(Ilustración: Giovanni Tazza)
(Ilustración: Giovanni Tazza)

Dos factores responden, a nivel histórico y global, al desarrollo sostenido de las naciones: la calidad de sus instituciones y sus niveles de productividad. No hay país desarrollado que carezca de altas dosis de una y otra, ni país que evada las mejoras sistemáticas cuando ambas variables mejoran. Sí, un país puede crecer, incluso a tasas elevadas, por pequeñas ganancias en una u otra, pero ello no garantiza el desarrollo sostenido; léase, ir más allá de la tasa de crecimiento promedio y por un plazo limitado.

El Perú es un ejemplo de esto último. Nuestros problemas no se agotan en el plano teórico de la precariedad institucional y de nuestra bajísima productividad –11% comparada con la norteamericana–, pero las consecuencias de estas dos deficiencias son palmarias en lo cotidiano: alta informalidad, servicios públicos de baja calidad, infraestructura deficiente e insuficiente, entre otras.
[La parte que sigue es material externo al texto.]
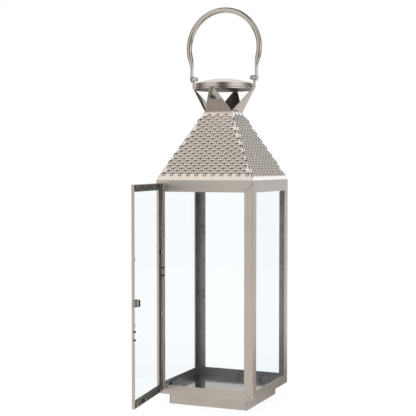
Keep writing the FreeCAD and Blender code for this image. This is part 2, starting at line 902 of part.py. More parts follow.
def make_door_member(label, face, edge_role, edge, edge_offset, reverse):
    """An angle-section member: a mitred face strip and an edge flange behind it."""
    body = doc.addObject("PartDesign::Body", f"{label}_body")
    add_pad(body, f"{label}_face", "XZ_Plane", face, door_front, dim.door_gauge, True)
    add_pad(body, f"{label}_edge", edge_role, edge, edge_offset, dim.door_gauge, reverse)
    keep(body, label)
    return body


def make_door_frame():
    left, right = -dim.door_left_reach, dim.door_right_reach
    bottom, top = dim.door_bottom, dim.door_top
    flange, gauge = dim.door_flange, dim.door_gauge
    near, far = -door_sheet_back, -door_back

    hinge_face = [
        (left, bottom), (left + flange, bottom + flange), (left + flange, top - flange), (left, top)
    ]
    upright = rectangle(near, far, bottom, top)
    stile = make_door_member("door_hinge_stile", hinge_face, "YZ_Plane", upright, left, False)
    centres = [(-door_rivet_depth, height) for height in hinge_rivet_heights()]
    add_holes(stile, "door_hinge_stile_rivet_holes", "YZ_Plane", centres, rivet_hole)
    hang(stile)

    latch_face = [
        (right, bottom), (right, top), (right - flange, top - flange),
        (right - flange, bottom + flange),
    ]
    hang(make_door_member("door_latch_stile", latch_face, "YZ_Plane", upright, right, True))

    lying = rectangle(left + gauge, right - gauge, near, far)
    bottom_face = [
        (left, bottom), (right, bottom), (right - flange, bottom + flange),
        (left + flange, bottom + flange),
    ]
    hang(make_door_member("door_bottom_rail", bottom_face, "XY_Plane", lying, bottom, False))
    top_face = [
        (left, top), (left + flange, top - flange), (right - flange, top - flange), (right, top)
    ]
    hang(make_door_member("door_top_rail", top_face, "XY_Plane", lying, top, True))


def make_door_glass():
    margin = dim.door_gauge + dim.door_glass_clearance
    outline = rectangle(
        margin - dim.door_left_reach,
        dim.door_right_reach - margin,
        dim.door_bottom + margin,
        dim.door_top - margin,
    )
    hang(plate_body("door_glass", "XZ_Plane", outline, door_sheet_back, dim.glass_gauge, True))


def make_door_glass_tabs():
    """Small tabs bent in from the edge flanges hold the door's pane from behind."""
    gauge = dim.clip_gauge.value
    reach, wide = dim.door_tab_reach.value, dim.door_tab_width.value / 2
    glass_back = number(door_sheet_back - dim.glass_gauge - dim.clip_slack)
    front, back = -glass_back, gauge - glass_back
    left = number(dim.door_gauge - dim.door_left_reach)
    right = number(dim.door_right_reach - dim.door_gauge)
    bottom = number(dim.door_bottom + dim.door_gauge)
    top = number(dim.door_top - dim.door_gauge)
    tabs = []
    for height in (dim.door_tab_lower.value, dim.door_tab_upper.value):
        span = (height - wide, height + wide)
        tabs.append(block(left, left + reach, front, back, *span))
        tabs.append(block(right, right - reach, front, back, *span))
    outer, middle = dim.door_tab_outer_offset.value, dim.door_tab_middle_offset.value
    for across in (-outer, middle, outer):
        span = (across - wide, across + wide)
        tabs.append(block(*span, front, back, bottom, bottom + reach))
        tabs.append(block(*span, front, back, top, top - reach))
    hang(feature("door_glass_tabs", Part.makeCompound(tabs)))


def make_catch():
    """A spring clip round the latch stile's edge whose tongue carries a small roller."""
    gauge = dim.catch_gauge
    right = dim.door_right_reach
    tongue = dim.catch_tongue_left
    back = -door_back
    outline = [
        (right, -door_sheet_back),
        (right + gauge, -door_sheet_back),
        (right + gauge, back + gauge),
        (tongue + gauge, back + gauge),
        (tongue + gauge, -dim.catch_tongue_back),
        (tongue, -dim.catch_tongue_back),
        (tongue, back),
        (right, back),
    ]
    foot = dim.catch_height - dim.catch_length / 2
    hang(plate_body("door_catch", "XY_Plane", outline, foot, dim.catch_length))

    radius = dim.roller_diameter / 2
    middle = Vector(
        number(tongue + gauge / 2),
        number(radius - dim.catch_tongue_back) + dim.hinge_pin_play.value,
        number(dim.catch_height - dim.roller_length / 2),
    )
    roller = Part.makeCylinder(radius.value, dim.roller_length.value, middle)
    hang(feature("catch_roller", roller))


def make_bumpers():
    """Soft studs pushed onto the back edges of the door's flanges, in two pairs."""
    gauge = dim.door_gauge.value
    rear = number(dim.bumper_proud - door_back)
    front = rear - dim.bumper_length.value
    studs = []
    for edge, middle in (
        (gauge / 2 - dim.door_left_reach.value, dim.hinge_bumper_height.value),
        (dim.door_right_reach.value - gauge / 2, dim.latch_bumper_height.value),
    ):
        for sign in (-1, 1):
            height = middle + sign * dim.bumper_spacing.value / 2
            stud = Part.makeCylinder(
                dim.bumper_diameter.value / 2,
                dim.bumper_length.value,
                Vector(edge, front, height),
                Vector(0, 1, 0),
            )
            slot = block(
                edge - gauge / 2, edge + gauge / 2, front, -door_back,
                height - dim.bumper_diameter, height + dim.bumper_diameter,
            )
            studs.append(stud.cut(slot))
    hang(feature("door_bumpers", Part.makeCompound(studs)))


# ---------------------------------------------------------------------------------------------
# Build, check and write
# ---------------------------------------------------------------------------------------------

make_plinth()
make_floor()
make_corner_post("post_front_left", -1, -1)
make_corner_post("post_front_right", 1, -1)
make_corner_post("post_back_left", -1, 1)
make_corner_post("post_back_right", 1, 1)
make_front_rails()
make_side_rails()
make_panes()
make_pane_clips()
make_roof()
make_collar()
make_blades()
make_cap()
make_brackets()
make_fasteners()
make_bail()
make_hinges()
make_door_frame()
make_door_glass()
make_door_glass_tabs()
make_catch()
make_bumpers()

doc.recompute()

for item in doc.Objects:
    faults = {"Invalid", "Error"} & set(item.State)
    if faults:
        raise RuntimeError(f"{item.Name} is {', '.join(sorted(faults))}")

for part in subparts:
    shape = part.Shape
    if shape.isNull() or not shape.isValid() or not shape.Solids:
        raise RuntimeError(f"{part.Label} has no valid solid")

for part in subparts:
    part.Shape.exportStep(f"parts/{part.Label}.step")
    box = part.Shape.BoundBox
    print(
        f"{part.Label}: {len(part.Shape.Solids)} solid(s), {part.Shape.Volume / 1000:.2f} cm3, "
        f"x {box.XMin:.1f} {box.XMax:.1f}, y {box.YMin:.1f} {box.YMax:.1f}, "
        f"z {box.ZMin:.1f} {box.ZMax:.1f}"
    )
print(f"{len(subparts)} sub-parts")
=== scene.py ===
import json
import math

import bmesh
import bpy
from mathutils import Matrix, Vector


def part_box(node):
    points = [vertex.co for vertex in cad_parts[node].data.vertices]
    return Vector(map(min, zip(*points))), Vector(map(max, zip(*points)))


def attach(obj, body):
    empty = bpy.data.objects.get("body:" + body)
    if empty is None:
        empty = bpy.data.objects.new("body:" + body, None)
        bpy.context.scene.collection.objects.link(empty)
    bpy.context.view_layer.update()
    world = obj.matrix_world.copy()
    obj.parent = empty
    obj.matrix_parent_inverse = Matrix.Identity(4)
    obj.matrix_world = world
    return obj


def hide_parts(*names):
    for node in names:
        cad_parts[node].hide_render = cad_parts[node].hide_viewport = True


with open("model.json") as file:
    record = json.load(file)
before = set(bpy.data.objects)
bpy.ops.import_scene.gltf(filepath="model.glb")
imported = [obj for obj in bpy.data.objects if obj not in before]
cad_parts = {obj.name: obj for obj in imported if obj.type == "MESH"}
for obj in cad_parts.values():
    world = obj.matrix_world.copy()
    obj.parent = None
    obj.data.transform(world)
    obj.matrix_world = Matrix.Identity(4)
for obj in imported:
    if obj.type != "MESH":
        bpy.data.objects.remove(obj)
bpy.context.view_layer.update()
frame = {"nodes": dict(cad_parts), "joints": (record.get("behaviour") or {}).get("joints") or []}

# A square candle lantern of warm brushed steel with clear panes, its front door open, a studded
# pyramid roof, a round cap on four leaning blades and an upright bail handle.
# Metres, +Z up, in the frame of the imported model.

NODES = frame["nodes"]
MM = 0.001


# ---------------------------------------------------------------------------------------------
# Node helpers
# ---------------------------------------------------------------------------------------------


class Tree:
    """A short way to write the node tree of a material or a world."""

    def __init__(self, name, world=False):
        store = bpy.data.worlds if world else bpy.data.materials
        self.owner = store.new(name)
        self.owner.use_nodes = True
        self.nodes = self.owner.node_tree.nodes
        self.links = self.owner.node_tree.links
        self.nodes.clear()
        self.output = self.nodes.new(f"ShaderNodeOutput{'World' if world else 'Material'}")

    def add(self, kind, inputs=None, **settings):
        node = self.nodes.new(kind)
        for key, value in settings.items():
            setattr(node, key, value)
        for key, value in (inputs or {}).items():
            self.feed(node, key, value)
        return node

    def feed(self, node, key, value):
        socket = node.inputs[key]
        if isinstance(value, bpy.types.NodeSocket):
            self.links.new(value, socket)
        else:
            socket.default_value = value

    def math(self, operation, first, second=0.0):
        node = self.add("ShaderNodeMath", {0: first, 1: second}, operation=operation)
        return node.outputs[0]

    def ramp(self, value, stops):
        node = self.add("ShaderNodeValToRGB", {"Fac": value})
        points = node.color_ramp.elements
        for place, colour in stops[len(points):]:
            points.new(place)
        for point, (place, colour) in zip(points, stops):
            point.position = place
            point.color = (*colour, 1)
        return node.outputs["Color"]

    def noise(self, vector, scale, detail=3.0, roughness=0.5):
        sizes = {"Vector": vector, "Scale": scale, "Detail": detail, "Roughness": roughness}
        return self.add("ShaderNodeTexNoise", sizes).outputs["Fac"]

    def remap(self, value, low, high):
        node = self.add("ShaderNodeMapRange", {"Value": value, "To Min": low, "To Max": high})
        return node.outputs["Result"]

    def share(self, value, low, high):
        """How far a value lies from low, at 0, to high, at 1."""
        inputs = {"Value": value, "From Min": low, "From Max": high}
        return self.add("ShaderNodeMapRange", inputs).outputs["Result"]

    def mix(self, factor, first, second, blend="MIX"):
        inputs = {"Factor": factor, "A": first, "B": second}
        node = self.add("ShaderNodeMix", inputs, data_type="RGBA", blend_type=blend)
        return node.outputs["Result"]

    def mix_shaders(self, factor, first, second):
        inputs = {"Fac": factor, 1: first.outputs[0], 2: second.outputs[0]}
        return self.add("ShaderNodeMixShader", inputs)

    def close(self, shader):
        """Joins the last shader to the output and returns the finished material or world."""
        self.links.new(shader.outputs[0], self.output.inputs["Surface"])
        return self.owner

    def stretched(self, scale):
        """Object coordinates, scaled by a different amount along each axis."""
        where = self.add("ShaderNodeTexCoord").outputs["Object"]
        return self.add("ShaderNodeMapping", {"Vector": where, "Scale": scale}).outputs["Vector"]

    def principled(self, colour, roughness, bump, metallic):
        """Ends the tree in one shader and returns the finished material."""
        sockets = {
            "Base Color": colour,
            "Metallic": metallic,
            "Roughness": roughness,
            "Normal": bump.outputs["Normal"],
        }
        return self.close(self.add("ShaderNodeBsdfPrincipled", sockets))


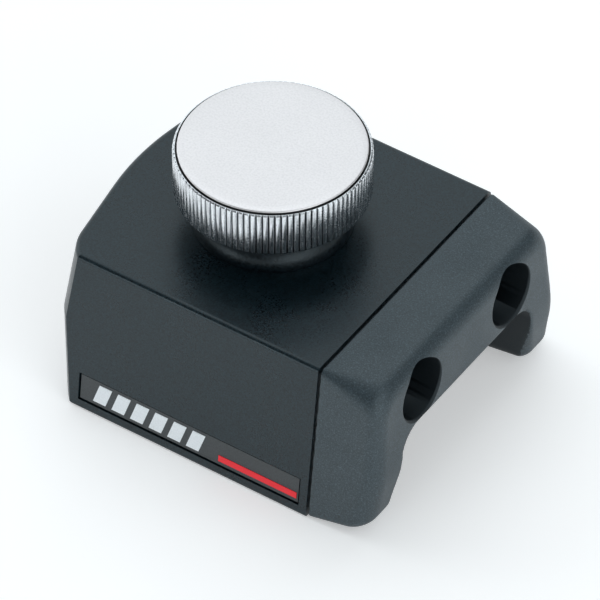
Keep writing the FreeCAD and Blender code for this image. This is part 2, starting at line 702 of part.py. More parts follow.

Hoy que escuchamos tantas ofertas de ‘formalización’, habría que exigir a nuestras autoridades un poco más de realismo y pragmatismo. La idea de formalizar por leyes y la fuerza ha probado, una y otra vez, estar desconectada de nuestra realidad. Si de razones se trata, basta un simple análisis costo-beneficio para entenderlo.

Solo para tener clara la magnitud del problema. El 94,7% de las empresas en el Perú son microempresas, unidades productivas que cuentan con menos de 10 trabajadores y no superan las 150 UIT de ventas anuales. Son casi dos millones de microempresas en el Perú, que ocupan al 72,2% de nuestra PEA. Pues bien, estas empresas son además las más informales (89%) y las menos productivas (6% comparadas con las grandes empresas). Para entenderlo mejor: se necesitan 17 trabajadores de una microempresa para igualar la productividad de un trabajador de una gran empresa; en México, una economía muy parecida a la nuestra, se necesitan 6 trabajadores, y el promedio de las economías desarrolladas (OCDE) es 1,75 trabajadores.

Nuestros problemas de baja productividad y alta informalidad van de la mano, y es necesario entenderlos así y no como hechos aislados. Estas empresas son informales, en gran medida, porque no cuentan con la productividad mínima para formalizarse. Por la vía de las leyes, regulaciones y la fuerza, entonces, no vamos a formalizar a muchos: porque ni las leyes ni las regulaciones ni la fuerza pueden mejorar la productividad de esas empresas. Una empresa de tan baja productividad sirve como mecanismo de subsistencia de unos pocos, pero no es lo suficientemente rentable como para sostener una arquitectura empresarial formal, que incluye una serie de costos directos e indirectos que no benefician al microempresario.

No estamos, por supuesto, justificando la evasión tributaria y la informalidad, que a fin de cuentas es el incumplimiento de normas, sino tratando de entender el problema de fondo. Y si en el fondo el problema es uno de productividad, pues eso es lo que tal vez deberíamos atacar en primer lugar: si estas unidades productivas mejoran su productividad, la escala de sus negocios facilitará (y en otros casos obligará a) la formalización de las mismas. La otra forma es reduciendo los costos asociados a la decisión: si la ‘formalización’ es una decisión que pasa por un análisis costo-beneficio, el incremento de la producción acorta el plazo de la misma.

Formalizar debe ser un objetivo del gobierno; es en las rutas donde estará el éxito o fracaso de la iniciativa.